Start small, add as you go. This base covers tabular wrangling, text, dates and visualisation:

PackageWhat it does for historians
tidyverseData wrangling (dplyr), reading (readr), plotting (ggplot2)
hereRobust, project-relative file paths
readxlReads .xlsx spreadsheets from archives without Java
lubridateParses messy and partial historical dates
tidytextTokenising and mining transcribed text
sfMapping and historical GIS
renvRecords exact package versions per project
r
install.packages(c("tidyverse", "here", "readxl",
                   "lubridate", "tidytext", "sf", "renv"))

Should you turn on renv from the start?

Yes, for anything you will cite or return to. Inside your project run:

r
renv::init()      # snapshots your library into a project-local lockfile
renv::snapshot()  # call again whenever you add packages

The resulting renv.lock file records every package version, so a reviewer or your future self can reconstruct the exact environment with renv::restore(). This is the single biggest difference between a setup that rots in two years and one that survives.

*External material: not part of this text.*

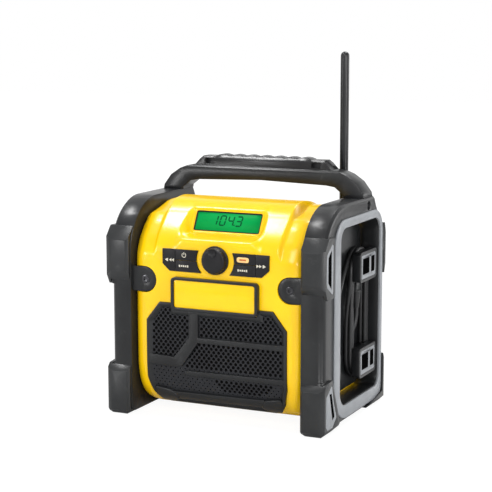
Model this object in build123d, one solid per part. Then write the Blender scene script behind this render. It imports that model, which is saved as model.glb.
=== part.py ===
from build123d import *
import math
import os

# Jobsite radio. X runs across the front, -Y is the front, +Z is up.
# The origin is on the ground at the middle of the footprint. Millimetres.

# Overall size
overall_width = 267.0
overall_depth = 190.0
frame_top = 246.0
handle_rise = 30.0
antenna_length = 176.5

# Side frames and their rubber bumpers
bumper_side_skin = 3.5
bumper_front_skin = 6.0
bumper_rear_skin = 3.0
foot_height = 3.0
frame_width = 26.0
front_post_depth = 47.0
rear_post_depth = 8.0
frame_bottom_rail = 18.5
frame_top_rail = 25.0
frame_shoulder_radius = 62.0
frame_edge = 2.5
bumper_inset = 1.0
inlay_thickness = 3.0
inlay_proud = 1.5
front_rim = 16.0
rim_width = 9.5
rim_foot_width = 15.0
tongue_height = 28.0
tongue_reach = 29.0
tongue_thickness = 4.0
tongue_drop = 89.0
tongue_seat = 5.0
tongue_gap = 0.6
post_round = 9.0
bumper_bevel_side = 8.0
bumper_bevel_depth = 3.0
bumper_edge = 5.0
upper_bumper_drop = 96.0
lower_bumper_height = 60.0
rear_screw_height = 125.0

# Case
wall = 3.0
case_setback = 5.0
case_bottom = 8.0
rear_shell_depth = 36.0
rear_gap = 4.0
side_round = 16.0
hump_shoulder = 27.5
crest_rise = 0.5
brow_drop = 41.5
wing_brow_drop = 18.0
wing_crest_drop = 4.5
part_line_drop = 24.5

# Display
display_half = 40.5
display_height = 24.0
display_tilt = 28.0
display_setback = 32.0
display_rise = 17.5
shelf_half = 58.0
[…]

How do you confirm everything works?

Run a one-line smoke test that touches reading, wrangling and plotting:

r
library(tidyverse)
tibble(year = 1801:1810, baptisms = c(34, 41, 29, 38, 45, 33, 50, 47, 39, 52)) |>
  ggplot(aes(year, baptisms)) +
  geom_line() +
  labs(title = "Smoke test: it works")

If a chart appears, your installation, the tidyverse and the graphics device are all healthy.

Key Takeaways

  • Install R first, then RStudio; neither replaces the other.
  • Set default encoding to UTF-8 before you open a single archival file.
  • Use RStudio Projects plus the here package; never hard-code working directories.
  • Disable .RData restore so every session starts clean and reproducible.
  • A small package set (tidyverse, lubridate, tidytext, sf) covers most humanities tasks.
  • Run renv::init() early so your analysis still runs years later.
  • Verify with a one-line plotting smoke test before trusting the setup.

Frequently Asked Questions

Do I install R and RStudio, or just one of them?

Install both. R is the language and engine; RStudio (now part of Posit) is the editor that makes R usable. RStudio will not run without R installed first, so install R, then RStudio.

Which encoding should I use for historical sources?

Always UTF-8. Set it as your default in RStudio under Tools, Global Options, Code, Saving. UTF-8 handles accented names, long-s, currency marks and non-Latin scripts that ASCII or Windows-1252 will corrupt.

Should humanities researchers use renv from the start?

Yes, if you plan to share or revisit a project. Running renv::init() in each project records exact package versions so the analysis still runs years later, which matters for citation and reproducibility.

How big a machine do I need for R in the humanities?

Most archival tabular and text work runs comfortably on 8 GB of RAM. Large corpora or geospatial rasters benefit from 16 GB, but you rarely need specialist hardware to start.

What is the fastest way to get help when R errors out?

Copy the exact error message into a search, and check the package vignette with browseVignettes('packagename'). The rOpenSci and Programming Historian communities are humanities-aware and welcoming.